Return the listing below in full, with every line exactly as it is.
— START —
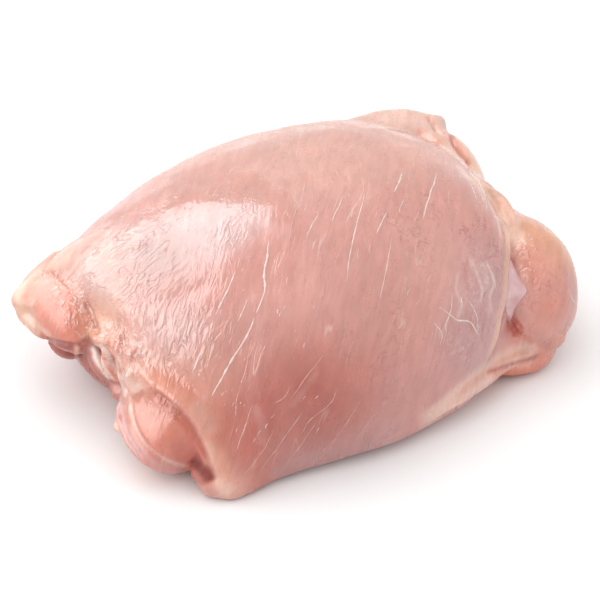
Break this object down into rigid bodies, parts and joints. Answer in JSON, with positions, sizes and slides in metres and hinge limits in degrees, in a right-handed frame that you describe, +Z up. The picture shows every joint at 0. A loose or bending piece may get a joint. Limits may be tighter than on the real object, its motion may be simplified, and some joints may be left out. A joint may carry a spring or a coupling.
{
  "type": "raw chicken thigh",
  "caption": "Raw skinless chicken thigh lying smooth side up, its broad top muscle folded over knuckle muscles at one end and a tucked flank at the other.",
  "frame": {"origin": "on the surface that the thigh lies on, under the middle of its bounding box", "axes": "+X along the thigh, from the open end with the knuckle muscles to the tucked flank; +Z up, out of the smooth side"},
  "size_m": [0.102, 0.0788, 0.0387],
  "materials": {
    "raw_meat": "wet raw meat with a thin clear membrane, pale pink with fat and fascia"
  },
  "bodies": {
    "root": {"chicken_thigh": "raw_meat"}
  },
  "joints": []
}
— END —
* **THE COMPLETED TASK**
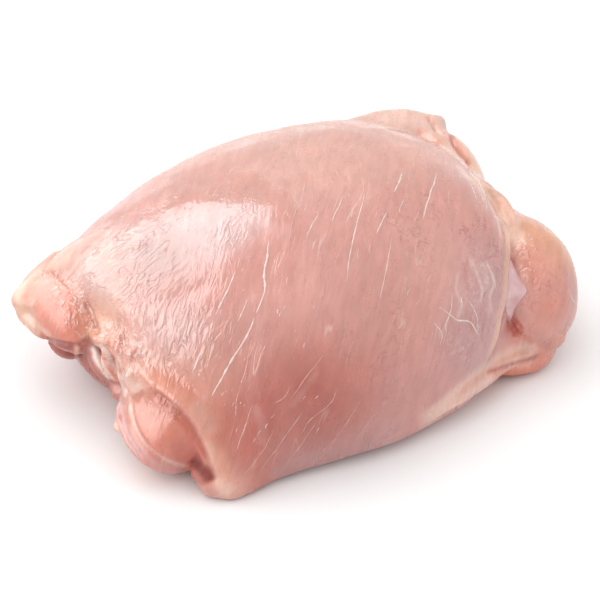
Break this object down into rigid bodies, parts and joints. Answer in JSON, with positions, sizes and slides in metres and hinge limits in degrees, in a right-handed frame that you describe, +Z up. The picture shows every joint at 0. A loose or bending piece may get a joint. Limits may be tighter than on the real object, its motion may be simplified, and some joints may be left out. A joint may carry a spring or a coupling.
{
  "type": "raw chicken thigh",
  "caption": "Raw skinless chicken thigh lying smooth side up, its broad top muscle folded over knuckle muscles at one end and a tucked flank at the other.",
  "frame": {"origin": "on the surface that the thigh lies on, under the middle of its bounding box", "axes": "+X along the thigh, from the open end with the knuckle muscles to the tucked flank; +Z up, out of the smooth side"},
  "size_m": [0.102, 0.0788, 0.0387],
  "materials": {
    "raw_meat": "wet raw meat with a thin clear membrane, pale pink with fat and fascia"
  },
  "bodies": {
    "root": {"chicken_thigh": "raw_meat"}
  },
  "joints": []
}